**What the exercise asks:** Retype, exactly as written, every line from the one containing "attach(piece, body)" down to the one containing "tree.nodes.clear()", including both, and nothing else.

**Recorded information:**
──────

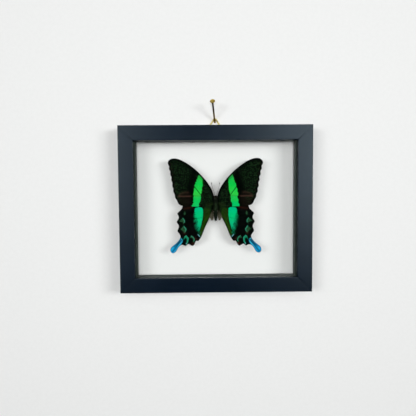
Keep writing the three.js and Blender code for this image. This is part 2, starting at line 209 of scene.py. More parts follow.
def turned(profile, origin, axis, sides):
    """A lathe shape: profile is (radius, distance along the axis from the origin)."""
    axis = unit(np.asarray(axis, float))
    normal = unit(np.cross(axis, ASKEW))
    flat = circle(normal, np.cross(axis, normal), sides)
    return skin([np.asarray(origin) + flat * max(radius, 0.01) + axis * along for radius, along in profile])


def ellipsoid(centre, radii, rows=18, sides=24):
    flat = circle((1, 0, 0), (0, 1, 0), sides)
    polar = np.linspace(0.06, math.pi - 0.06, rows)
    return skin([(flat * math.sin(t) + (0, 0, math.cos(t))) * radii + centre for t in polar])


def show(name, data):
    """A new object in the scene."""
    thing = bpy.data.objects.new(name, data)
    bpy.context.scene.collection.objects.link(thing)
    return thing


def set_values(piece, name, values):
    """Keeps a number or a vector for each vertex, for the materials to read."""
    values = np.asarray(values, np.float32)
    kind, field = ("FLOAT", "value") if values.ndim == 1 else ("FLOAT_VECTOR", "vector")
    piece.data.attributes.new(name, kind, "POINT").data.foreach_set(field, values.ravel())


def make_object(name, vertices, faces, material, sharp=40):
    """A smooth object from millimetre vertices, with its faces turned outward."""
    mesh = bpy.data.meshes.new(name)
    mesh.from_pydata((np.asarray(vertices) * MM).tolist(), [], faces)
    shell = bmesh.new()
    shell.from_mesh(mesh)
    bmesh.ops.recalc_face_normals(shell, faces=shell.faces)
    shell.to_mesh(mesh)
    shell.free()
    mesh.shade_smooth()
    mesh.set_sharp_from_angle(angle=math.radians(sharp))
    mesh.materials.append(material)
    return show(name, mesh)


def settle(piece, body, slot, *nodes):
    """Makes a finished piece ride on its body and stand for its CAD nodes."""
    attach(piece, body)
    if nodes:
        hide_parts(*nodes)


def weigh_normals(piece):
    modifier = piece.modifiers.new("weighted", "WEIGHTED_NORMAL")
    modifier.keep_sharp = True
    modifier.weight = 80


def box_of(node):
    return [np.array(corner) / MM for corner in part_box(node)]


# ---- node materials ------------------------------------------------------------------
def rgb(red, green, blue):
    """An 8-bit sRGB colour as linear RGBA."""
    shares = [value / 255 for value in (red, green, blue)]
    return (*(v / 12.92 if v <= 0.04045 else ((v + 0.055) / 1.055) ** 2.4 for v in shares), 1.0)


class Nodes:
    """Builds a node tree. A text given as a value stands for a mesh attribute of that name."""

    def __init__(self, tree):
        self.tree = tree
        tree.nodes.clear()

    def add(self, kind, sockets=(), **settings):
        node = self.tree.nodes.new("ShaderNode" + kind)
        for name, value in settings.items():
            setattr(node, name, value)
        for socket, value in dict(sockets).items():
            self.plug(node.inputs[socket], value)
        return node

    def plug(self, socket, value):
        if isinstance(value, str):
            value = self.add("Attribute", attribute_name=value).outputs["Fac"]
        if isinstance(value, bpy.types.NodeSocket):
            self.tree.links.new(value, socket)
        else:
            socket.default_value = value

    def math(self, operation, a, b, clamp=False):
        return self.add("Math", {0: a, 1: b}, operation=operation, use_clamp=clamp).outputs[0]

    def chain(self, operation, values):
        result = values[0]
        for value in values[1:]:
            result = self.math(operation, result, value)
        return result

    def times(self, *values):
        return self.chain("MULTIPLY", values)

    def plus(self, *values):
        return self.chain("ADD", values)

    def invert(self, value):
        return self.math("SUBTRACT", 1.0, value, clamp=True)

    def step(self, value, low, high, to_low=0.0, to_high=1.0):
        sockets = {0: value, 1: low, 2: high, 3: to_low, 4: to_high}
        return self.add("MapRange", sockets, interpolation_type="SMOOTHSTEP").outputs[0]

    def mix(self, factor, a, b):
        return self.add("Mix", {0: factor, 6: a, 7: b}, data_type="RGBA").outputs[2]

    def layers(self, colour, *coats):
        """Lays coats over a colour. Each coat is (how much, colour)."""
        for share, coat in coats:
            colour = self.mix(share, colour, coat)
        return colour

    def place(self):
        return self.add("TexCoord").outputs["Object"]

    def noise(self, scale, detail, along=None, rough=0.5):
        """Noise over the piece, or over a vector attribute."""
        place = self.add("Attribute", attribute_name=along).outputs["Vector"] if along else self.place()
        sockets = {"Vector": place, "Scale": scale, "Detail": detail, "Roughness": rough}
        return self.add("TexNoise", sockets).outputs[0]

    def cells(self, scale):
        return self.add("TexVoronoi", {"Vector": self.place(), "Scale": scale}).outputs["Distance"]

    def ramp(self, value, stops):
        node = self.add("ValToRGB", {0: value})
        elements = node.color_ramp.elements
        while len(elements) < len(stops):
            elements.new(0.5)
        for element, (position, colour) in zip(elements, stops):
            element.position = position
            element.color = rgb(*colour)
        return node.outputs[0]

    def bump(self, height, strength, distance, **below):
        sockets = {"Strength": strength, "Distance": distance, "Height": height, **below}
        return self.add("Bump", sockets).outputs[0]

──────

**Answer to this task:**
    attach(piece, body)
    if nodes:
        hide_parts(*nodes)


def weigh_normals(piece):
    modifier = piece.modifiers.new("weighted", "WEIGHTED_NORMAL")
    modifier.keep_sharp = True
    modifier.weight = 80


def box_of(node):
    return [np.array(corner) / MM for corner in part_box(node)]


# ---- node materials ------------------------------------------------------------------
def rgb(red, green, blue):
    """An 8-bit sRGB colour as linear RGBA."""
    shares = [value / 255 for value in (red, green, blue)]
    return (*(v / 12.92 if v <= 0.04045 else ((v + 0.055) / 1.055) ** 2.4 for v in shares), 1.0)


class Nodes:
    """Builds a node tree. A text given as a value stands for a mesh attribute of that name."""

    def __init__(self, tree):
        self.tree = tree
        tree.nodes.clear()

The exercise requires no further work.